Another friend was from a royal European family who had recently moved to the US. His wife had dropped off some film at K-Mart to get developed. When he went to pick them up, he told the clerk his name and she said “Prints?” He beamed and said “YES! PRINCE!” pointing to himself. He thought she had recognized him as being a member of that royal family.
I often get lunch from a little sushi place across the street. The woman at the counter always asks me, “runchi batsu?” You see, I always order the “lunch box,” but she always checks first.

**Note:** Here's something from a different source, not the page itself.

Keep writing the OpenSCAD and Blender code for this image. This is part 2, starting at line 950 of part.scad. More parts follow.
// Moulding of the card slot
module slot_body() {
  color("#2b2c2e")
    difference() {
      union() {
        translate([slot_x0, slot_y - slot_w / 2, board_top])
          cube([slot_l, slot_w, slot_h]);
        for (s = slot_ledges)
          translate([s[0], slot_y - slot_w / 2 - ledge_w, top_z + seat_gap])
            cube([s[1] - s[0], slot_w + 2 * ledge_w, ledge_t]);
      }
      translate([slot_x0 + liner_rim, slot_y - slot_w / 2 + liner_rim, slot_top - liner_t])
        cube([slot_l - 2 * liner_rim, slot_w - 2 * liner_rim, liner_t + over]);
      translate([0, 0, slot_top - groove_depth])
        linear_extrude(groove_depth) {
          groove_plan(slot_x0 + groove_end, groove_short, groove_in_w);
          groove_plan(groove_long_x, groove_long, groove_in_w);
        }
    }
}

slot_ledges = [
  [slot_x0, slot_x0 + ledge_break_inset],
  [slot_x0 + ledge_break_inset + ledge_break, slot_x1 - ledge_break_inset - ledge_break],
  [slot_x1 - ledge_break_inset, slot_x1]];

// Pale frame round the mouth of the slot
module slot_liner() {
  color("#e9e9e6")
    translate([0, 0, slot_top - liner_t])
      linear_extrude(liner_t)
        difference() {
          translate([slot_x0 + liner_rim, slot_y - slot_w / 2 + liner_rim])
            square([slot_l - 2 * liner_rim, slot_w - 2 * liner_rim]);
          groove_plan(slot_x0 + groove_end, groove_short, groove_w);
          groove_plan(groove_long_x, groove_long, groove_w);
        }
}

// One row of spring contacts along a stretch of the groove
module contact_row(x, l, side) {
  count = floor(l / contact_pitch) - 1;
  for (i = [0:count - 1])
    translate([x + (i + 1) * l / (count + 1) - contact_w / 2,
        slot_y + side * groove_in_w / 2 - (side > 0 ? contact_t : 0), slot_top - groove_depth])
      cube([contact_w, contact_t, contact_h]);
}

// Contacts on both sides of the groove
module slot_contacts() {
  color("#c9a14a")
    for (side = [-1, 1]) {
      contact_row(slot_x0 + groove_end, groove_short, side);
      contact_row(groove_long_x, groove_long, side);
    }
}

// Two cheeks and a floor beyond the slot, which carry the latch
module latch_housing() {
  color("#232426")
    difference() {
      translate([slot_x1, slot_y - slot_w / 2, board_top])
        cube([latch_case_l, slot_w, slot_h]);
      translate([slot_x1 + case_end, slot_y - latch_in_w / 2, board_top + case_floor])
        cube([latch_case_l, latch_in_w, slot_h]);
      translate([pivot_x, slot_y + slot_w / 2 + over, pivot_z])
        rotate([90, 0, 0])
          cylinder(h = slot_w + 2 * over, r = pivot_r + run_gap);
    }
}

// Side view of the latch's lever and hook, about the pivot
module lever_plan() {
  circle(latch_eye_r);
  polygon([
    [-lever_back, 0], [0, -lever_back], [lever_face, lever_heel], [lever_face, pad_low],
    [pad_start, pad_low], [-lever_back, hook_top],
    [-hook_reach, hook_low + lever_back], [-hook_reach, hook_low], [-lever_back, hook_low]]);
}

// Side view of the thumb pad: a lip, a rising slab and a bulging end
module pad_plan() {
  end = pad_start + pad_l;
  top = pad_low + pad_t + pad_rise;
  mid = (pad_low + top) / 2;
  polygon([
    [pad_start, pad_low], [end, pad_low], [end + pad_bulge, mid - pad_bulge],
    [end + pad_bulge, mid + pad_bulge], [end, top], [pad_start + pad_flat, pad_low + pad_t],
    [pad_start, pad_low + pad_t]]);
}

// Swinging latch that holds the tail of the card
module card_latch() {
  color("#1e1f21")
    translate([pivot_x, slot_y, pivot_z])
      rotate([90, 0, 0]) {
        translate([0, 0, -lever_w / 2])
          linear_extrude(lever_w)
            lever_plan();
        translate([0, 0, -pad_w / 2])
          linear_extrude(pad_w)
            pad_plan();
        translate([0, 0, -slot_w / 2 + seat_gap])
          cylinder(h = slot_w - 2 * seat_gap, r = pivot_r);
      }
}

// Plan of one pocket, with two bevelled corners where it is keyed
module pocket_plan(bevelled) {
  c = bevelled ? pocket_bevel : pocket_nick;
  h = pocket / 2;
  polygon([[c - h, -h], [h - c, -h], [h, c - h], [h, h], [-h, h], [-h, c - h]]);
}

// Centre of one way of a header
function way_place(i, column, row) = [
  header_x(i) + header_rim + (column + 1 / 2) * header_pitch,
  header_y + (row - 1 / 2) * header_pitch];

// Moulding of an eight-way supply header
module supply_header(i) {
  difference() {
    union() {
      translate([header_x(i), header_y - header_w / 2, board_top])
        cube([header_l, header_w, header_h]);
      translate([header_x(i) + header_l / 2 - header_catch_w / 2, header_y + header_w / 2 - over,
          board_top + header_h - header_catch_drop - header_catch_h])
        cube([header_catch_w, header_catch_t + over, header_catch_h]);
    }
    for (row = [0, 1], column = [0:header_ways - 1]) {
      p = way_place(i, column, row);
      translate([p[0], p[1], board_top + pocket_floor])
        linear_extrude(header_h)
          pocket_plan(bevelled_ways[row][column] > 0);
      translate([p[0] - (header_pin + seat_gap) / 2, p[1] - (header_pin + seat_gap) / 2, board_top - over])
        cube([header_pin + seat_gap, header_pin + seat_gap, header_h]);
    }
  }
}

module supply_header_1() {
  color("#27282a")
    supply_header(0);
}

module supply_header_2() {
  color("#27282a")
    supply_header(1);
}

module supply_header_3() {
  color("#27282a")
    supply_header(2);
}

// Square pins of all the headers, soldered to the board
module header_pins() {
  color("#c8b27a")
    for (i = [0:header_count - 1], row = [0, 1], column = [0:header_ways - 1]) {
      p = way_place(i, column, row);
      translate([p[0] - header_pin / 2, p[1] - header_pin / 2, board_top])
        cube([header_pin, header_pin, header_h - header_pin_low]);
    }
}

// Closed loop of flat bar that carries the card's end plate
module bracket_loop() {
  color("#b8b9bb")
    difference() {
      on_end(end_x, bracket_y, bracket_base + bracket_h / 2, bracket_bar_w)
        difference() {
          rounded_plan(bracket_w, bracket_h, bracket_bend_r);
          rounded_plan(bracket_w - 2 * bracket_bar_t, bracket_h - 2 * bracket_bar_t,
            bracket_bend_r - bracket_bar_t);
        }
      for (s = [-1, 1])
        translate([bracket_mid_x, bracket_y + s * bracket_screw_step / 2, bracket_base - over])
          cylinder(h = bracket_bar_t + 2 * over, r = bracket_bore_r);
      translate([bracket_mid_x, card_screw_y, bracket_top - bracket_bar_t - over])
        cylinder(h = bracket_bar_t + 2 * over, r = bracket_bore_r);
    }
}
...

I can understand her 'cause I know what she’s saying, but ordinarily I’m really bad with accents. Once, when I lived in a frat house, somebody called and asked for Gerilee. I said, “sorry, there’s no Gerilee living here.”
He said, “no, not Gerilee: Gerilee!”
Well, this went on for a little while, reminding me of the Inspector Clouseau bit Peter Sellers used to do:
Inspector: “Do you have a reum?”
Concierge: “What?”
I, louder: “Do you have a reum?”
C, repeating: “Do I have a ‘reum’?”
I: “What?”
C: “Oh, you want to know if I have a room!”
I: “Yes, that is what I’ve been saying, you stupid feul.”
Anyways, it turns out the guy on the phone was asking for “Jody” with a thick, Australian accent.